‘Golden opportunity’ gone astray: BJP can’t move on from Sabarimala

‘Golden opportunity’ gone astray: BJP can’t move on from Sabarimala
Sreedharan Pillai and Muraleedharan are impossible colleagues and their rivalry goes back to their associations with the party’s student wing, ABVP.

The BJP unit in Kerala is inspired by the "golden opportunity" presented by the Supreme Court verdict allowing all women to go to Sabarimala. Yet the party is clueless about the course and effects of the sit-in in front of the government secretariat in Thiruvananthapuram. Party leaders are torn between the opportunities and uncertainty triggered by the protests in front of the hill shrine.

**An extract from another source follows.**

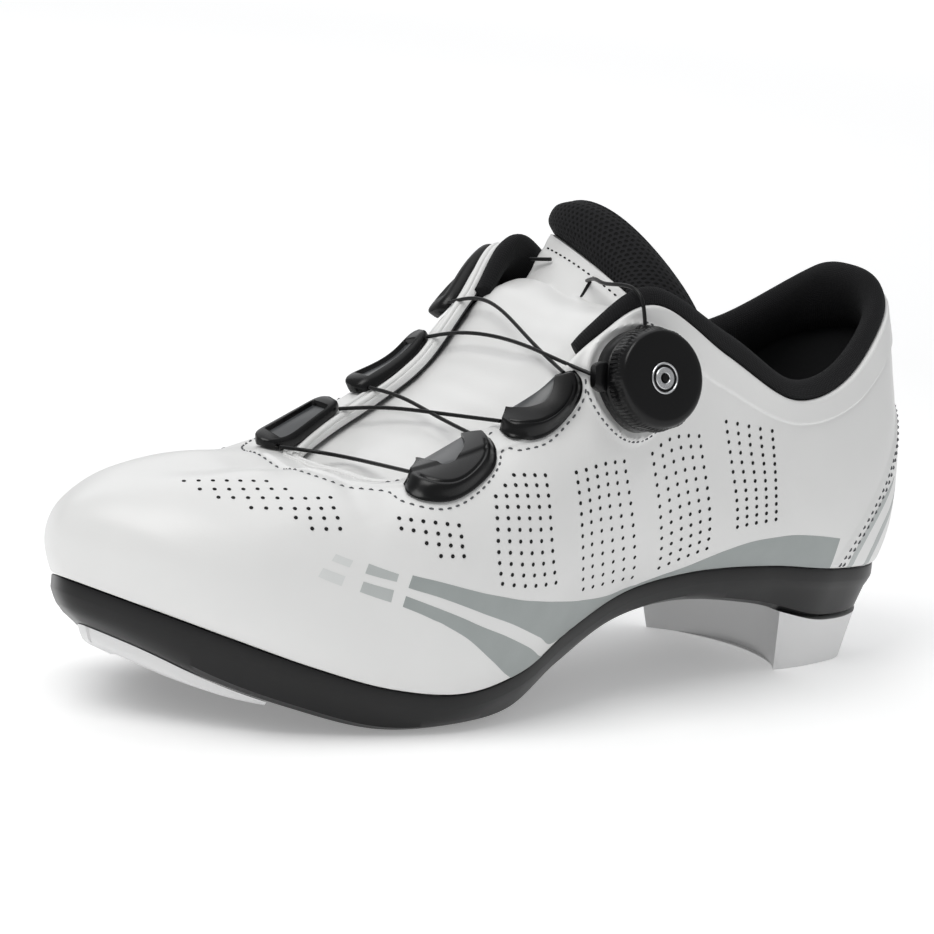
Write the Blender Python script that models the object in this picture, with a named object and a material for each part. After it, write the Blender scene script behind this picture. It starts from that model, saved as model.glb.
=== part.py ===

The party leadership claims that the attempts to block women aged between 10 and 50 at Sabarimala have made the party dearer among Hindu sections. The talks in the party meetings are focused on strategies to convert the goodwill to votes in the general election next year.

Prime Minister Narendra Modi’s scheduled visit to Kerala is a clear indication that the BJP has shifted its poll machinery to the top gear. Yet the party is bogged down by the frequent turn-arounds on stands and deep-rooted factionalism.

Changing equations

Though BJP state president P S Sreedharan Pillai had distanced himself from the dominant group led by P K Krishna Das and V Muraleedharan, he has been drifting closer to Das of late. Pillai and Muraleedharan are impossible colleagues and their rivalry goes back to their associations with the party’s student wing, ABVP.

Muraleedharan’s presence in Kerala was limited after Pillai’s ascent to the party president’s post. Muraleedharan spends most of his time in Delhi and Andhra, where he has been appointed as a troubleshooter.

Yet he kicked a hornets’ nest in Kerala by organising a meeting of party workers in Thiruvananthapuram. Though the declared agenda of the meeting was to abide by a central direction that party MPs should spread Modi’s ‘Mann Ki Baat’ speech, his rival faction alleged that the gathering was a group meeting in effect.

The rift between the two factions deepened with the arrest of K Surendran, Muraleedharan’s right-hand man. The leaders alleged that the organised protests against the arrest was absent in the initial days. The first leader to visit Surendran’s house was P P Mukundan, a persona non-grata in the BJP. The situation changed in favour of Surendran after the Muraleedharan faction brought up the issue at a workers’ meeting in Kozhikode.

Muraleedharan and his men used Surendran’s release on bail as an opportunity to show their strength among party cadre. The message was not lost on Pillai, who accompanied Surendran in the open jeep in his capacity as the party’s state president.

He struck back by sidelining Muraleedharan loyalists at the sit-in in front of the secretariat. State general secretary M T Ramesh and secretary V K Sajeev, prominent leaders of the Krishna Das camp, were given the responsibility of the protest. The initial bonhomie between the camps were missing in the later part of the agitation.

The martyr that was not

That was when a man on fire swooshed into the sit-in venue in the middle of the night. The BJP leaders were quick to claim the unfortunate suicide victim as a martyr for their cause. Ramesh mooted the idea of a state-wide hartal to cash in on the suicide and declared it.

The police later found that Venugopalan Nair was led to suicide by depression and he had nothing to do with the BJP’s struggle or the Sabarimala controversy. He himself said so in his deathbed. The public backlash against the hartal has given enough fodder for the other faction to strike back.

The RSS is clearly peeved at all these drama. The RSS top brass has not patched up with the BJP since the removal of Kummanam Rajasekharan as the party president in Kerala. Kummanam, now acting as the governor of faraway Mizoram, has been instrumental in steering the BJP the way the RSS liked.

The BJP is now focused on street agitations such as Sabarimala and campaigns for the imminent poll. The RSS had its reservations about the shift of the protest to Thiruvananthapuram. Its leaders shared the reservations with BJP top leaders at a meeting held in Kochi.

Towards Ayyappa Jyothi

The BJP had roped in all district committees for the successful conduct of the Sabarimala stir in front of the secretariat. Though Sabarimala is truly a trump card for the BJP, it should consider whether it is wise to spend all its energies on the issue at a time when it should be going full steam for the election campaign. The visit of Modi stems from this line of thinking.

Modi’s visit was preceded by his telecommunications in all the Lok Sabha constituencies in the state. The party plans to set up call centres across the state to create awareness about the central government’s achievements. Yet the party cannot move on from Sabarimala.

The RSS is busy organising the Ayyappa Jyothi planned for December 26. The plan is to light earthen lamps from Parassala to Manjeswaram at 5.30 in the evening.

The party leaders have climbed down from Sabarimala but the issue refuses to die down.